Quel était concrètement ton boulot ?

La première année, je faisais un montage sur l’adversaire que je présentais à Philippe Montanier et Mickael Debève en début de semaine. Le reste du temps, j’étais impliqué sur le recrutement. Je ne faisais pas les déplacements avec l’équipe première, donc le week-end, j’étais souvent dans les stades pour scouter

Comment ta mission a-t-elle ensuite évolué ?

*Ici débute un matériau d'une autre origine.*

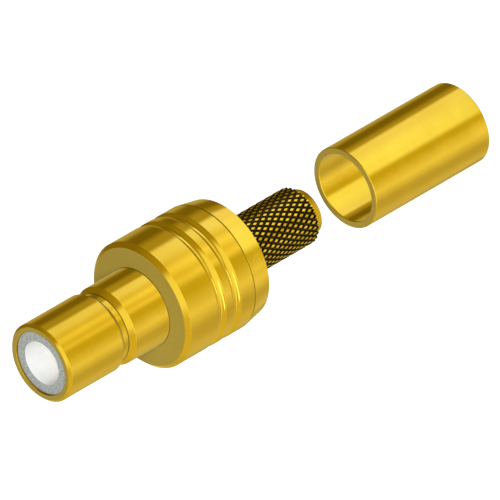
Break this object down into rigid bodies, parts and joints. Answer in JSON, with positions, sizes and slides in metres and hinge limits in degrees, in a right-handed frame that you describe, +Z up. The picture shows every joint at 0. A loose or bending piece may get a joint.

Quand Franck Haise a repris l’équipe, il m’a proposé d’intégrer le staff, donc j’ai quitté les bureaux du recrutement et j’ai basculé complètement chez les pros. Aujourd’hui, on est deux analystes dédiés à temps plein au staff et à l’équipe pro. Pierre Capitaine est chargé de l’analyse des coups de pied arrêtés et des individualités adverses, ainsi que du développement de nos propres données sur nos matchs. On travaille aussi avec Baptiste Favier, qui est data analyst au sein de la cellule de recrutement. Il nous fournit des rapports statistiques sur nos futurs adversaires. Pour un club dimensionné comme Lens, être deux, avec de l’aide autour, c’est très bien. Après, si on veut continuer à avancer dans les prochaines années, qu’on continue à se structurer et que nos résultats suivent, ça sera important d’avoir une troisième personne à temps plein, soit sur un rôle 100% data, soit sur la vidéo avec des missions sur la data. Ensuite, il y a d’autres domaines sur le suivi et le développement que j’aimerais encore approfondir. Cela nécessiterait sûrement une quatrième personne dédiée aux pros sur le département analyse, mais aujourd’hui, ce n’est pas d’actualité. Je pense que c’est important de se développer, mais c’est aussi important de procéder par étape et de bien identifier le contexte et les besoins du club sur le moment pour avancer sur ces points.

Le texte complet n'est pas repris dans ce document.